Melissa Ditmore is a researcher and writer who has focused on the human and civil rights of members of marginalized communities in Africa, Asia, and the Americas for more than two decades. She co-founded the Urban Justice Center Sex Workers Project in New York City in 2001 and developed its research agenda. She also worked with United Nations agencies, United States Agency for International Development (USAID) contractors, and non-governmental organizations in Africa, Asia and the United States, planning and implementing HIV-prevention programs and anti-human-trafficking interventions, particularly promoting human rights for marginalized groups, and conducting research about sex workers and people who use drugs. She enjoyed this gratifying work for over twenty years, until the current presidential administration shuttered most USAID programs and stopped funding UN agencies, eliminating most of these programs. Her most recent book is Unbroken Chains: The Hidden Role of Human Trafficking in the American Economy (Beacon Press, 2023.)
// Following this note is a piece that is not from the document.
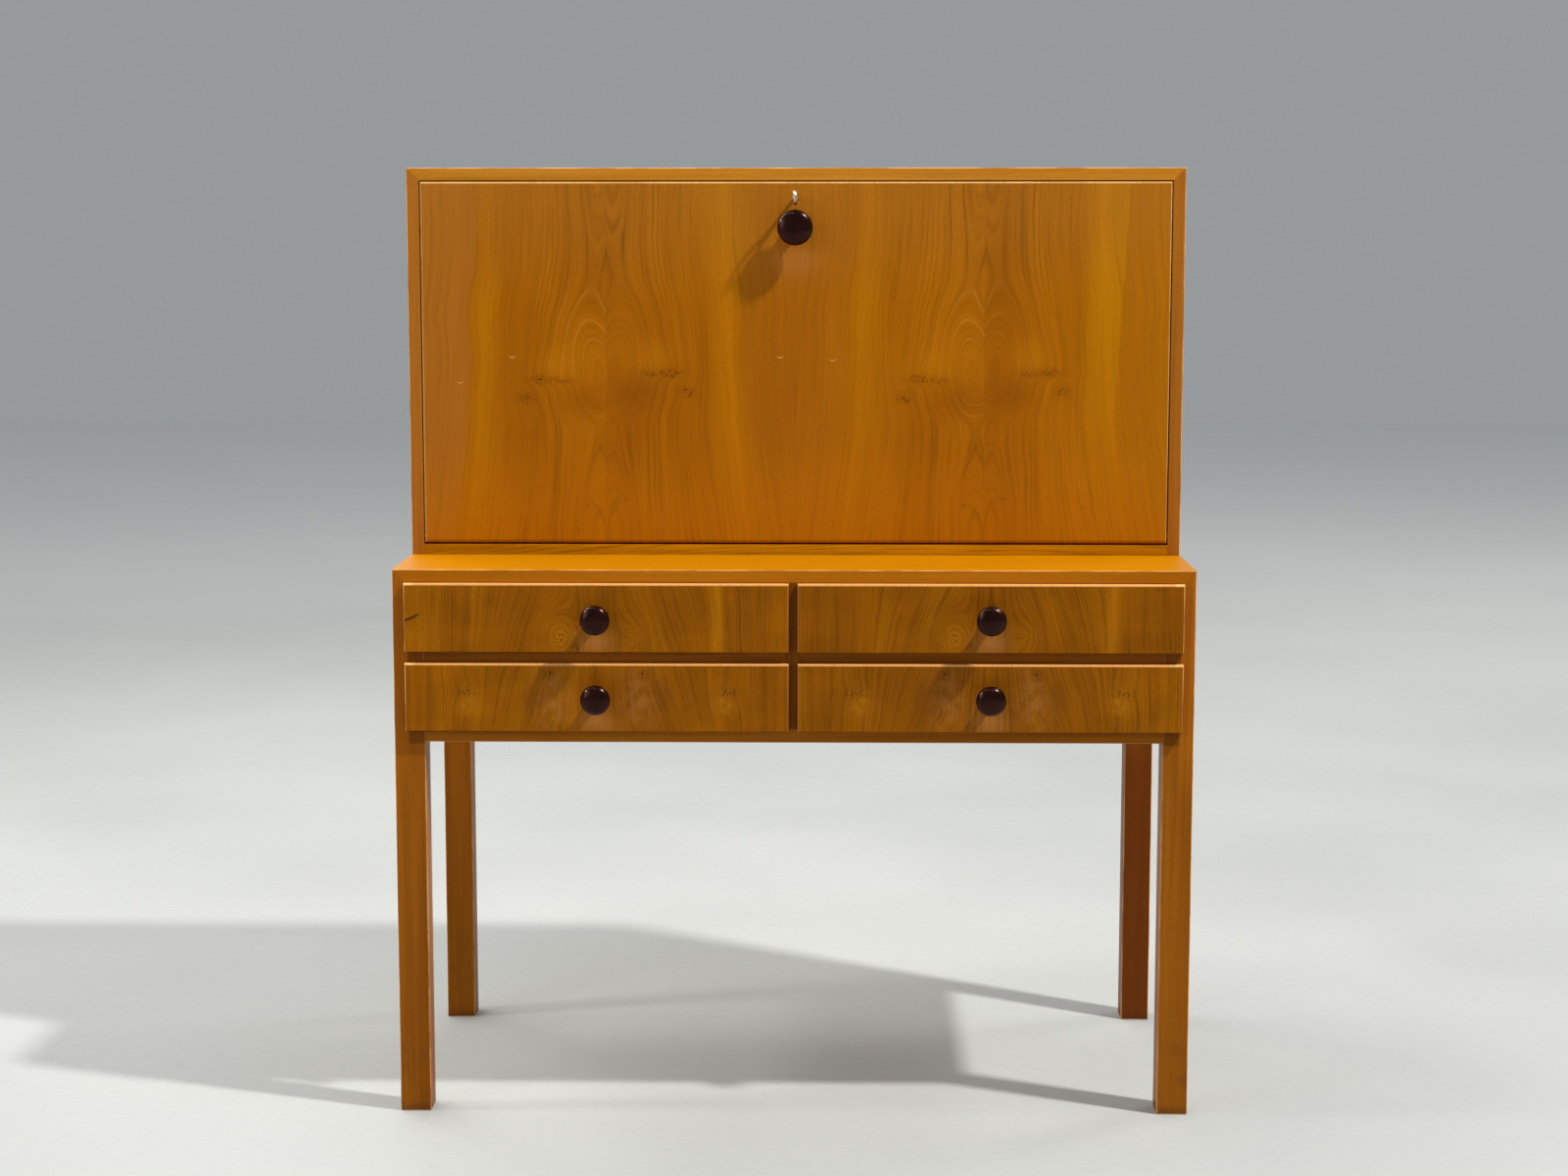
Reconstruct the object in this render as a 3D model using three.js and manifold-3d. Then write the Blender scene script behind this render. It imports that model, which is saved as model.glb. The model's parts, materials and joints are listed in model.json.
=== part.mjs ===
// Secretary desk: a base with four drawers on square legs, and an upper case closed by a
// fall front that opens down into a writing surface. Millimetres, +Z up, +X to the right,
// -Y towards the person using it. Y counts from the front face of the front legs while the
// desk is put together, and the whole desk is then centred on the origin, feet on Z = 0.
import * as THREE from "three";
import { mergeVertices } from "three/addons/utils/BufferGeometryUtils.js";
import Module from "manifold-3d";

const wasm = await Module();
wasm.setup();

// ---- driving dimensions -------------------------------------------------------------
const WIDTH = 1030;
const DEPTH = 484;
const HEIGHT = 1230;
const LEDGE = 716; // top face of the base, which the upper case stands on
const BASE_UNDERSIDE = 492;
const SETBACK = 174; // the upper case's front stands this far behind the legs' front
const LEG = 40;
const BASE_BOARD = 16; // base top and base sides
const CASE_BOARD = 16.5; // upper case top and sides
const GLUE = 0.2; // gap between boards that are glued or rest on each other
const BACK_PANEL = 8;
const BACK_INSET = 2;

const BOTTOM_RAIL = { height: 18, depth: 22 };
const DUST_PANEL = 8;
const MID_BOARD = { bottom: 594.5, top: 612 };
const PARTITION = 18;

const DRAWER_FRONT = {
  outer: 499.5, // edge next to the leg, from the desk's centre
  inner: 5.75, // edge next to the partition
  height: 87.8,
  proud: 9.5, // stands in front of the legs' front face
  lipGap: 0.5, // between the lip and the frame behind it
  inside: 10, // how far the rebated part reaches into the case
};
const UPPER_FRONT_TOP = 698.4;
const LOWER_FRONT_TOP = 595.6;
const DRAWER = {
  slack: 1.5, // beside the box
  floorSlack: 0.5,
  headroom: 6,
  side: 10,
  length: 420,
  bottom: 5,
  bottomUp: 6,
};

const FALL = {
  thickness: 18,
  sideGap: 1.5,
  bottom: 732.2,
  top: 1212,
  lowerRound: 5, // rounding of the two long lower edges, which swing past the rail
};
const RAIL_TOP = 730; // top of the upper case's bottom board, whose edge is the rail
const AXIS = { y: SETBACK + FALL.thickness / 2, z: FALL.bottom + FALL.thickness / 2 };
const PIVOT = { radius: 3, slack: 0.25, length: 12.5, plate: 1.9, plateY: 13.6, plateZ: 43.2 };

const FLOOR_TOP = FALL.bottom + FALL.thickness - GLUE; // level with the open fall
const FLOOR_FRONT = 194.3;
const PIGEON = { half: 482, front: 300, wall: 10, height: 250, top: 12, dividerX: 160 };

const QUADRANT = {
  radius: 150,
  width: 8,
  thickness: 2.5,
  x: 488.5, // inner face
  start: 3.4, // degrees from vertical, towards the back
  end: 98.4,
  stop: 97.6,
  stopRadius: 2,
  stopLength: 8,
  footWidth: 11,
  footHeight: 40,
  footThickness: 2.4,
};
const GUIDE = { angle: 5.75, length: 5.4, height: 18, slack: 0.7, inner: 485.5 };
const QUADRANT_SLOT = { x0: 484.5, x1: 495, y0: 325.5, y1: 339 };

const LOCK = { half: 32, height: 38, depth: 10, axisDown: 21, cavity: 9.5 };
const KEY = { shank: 2.5, proud: 42, bowLength: 24, bowHeight: 20, bowWire: 2.2, bit: 8.5 };
const KEYHOLE = { radius: 3.4, slot: 4.6, drop: 9.6 };
const BOLT = { half: 13, thickness: 3.6, height: 15, slack: 0.3 };
const STRIKE = { half: 25, depth: 16, thickness: 1.5, mortise: 9.5 };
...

Image of Kayla earley. Kayla is pale and has a short blonde undercut. Kayla is wearing dark glasses and has a small grin. The background of the image is a graphic pattern.

Kayla Earley

Community Liaison Manager, ViiV Healthcare

Presenting: Pivot to Power

 

Kayla Earley (all pronouns) is a Charlotte-native with a passion for public health. She has worked in HIV since 2014. She attended Lenoir-Rhyne University for both her Bachelor of Science in Community Health and Master of Public Health. She currently serves as an External Affairs Community Liaison Manager for ViiV Healthcare, where her role is to listen to communities, activate a response, amplify voices, and sustain resources in areas most impacted by HIV.

Shane Lukas

Owner & Creative Strategist, A Great Idea

Presenting: Interactive Workshop on Southern Advocacy and Power-Building

Shane brings more than 25 years of award-winning brand strategy, graphic design, and development to A Great Idea. He is also a public speaker and lifelong harm reduction advocate for social justice through community organizing and education. He recently graduated with an MBA from the University of North Carolina—Wilmington, where he expanded my business acumen and leadership skills. Shane helps mission-driven organizations create impactful and engaging brand communications for the care and community sectors.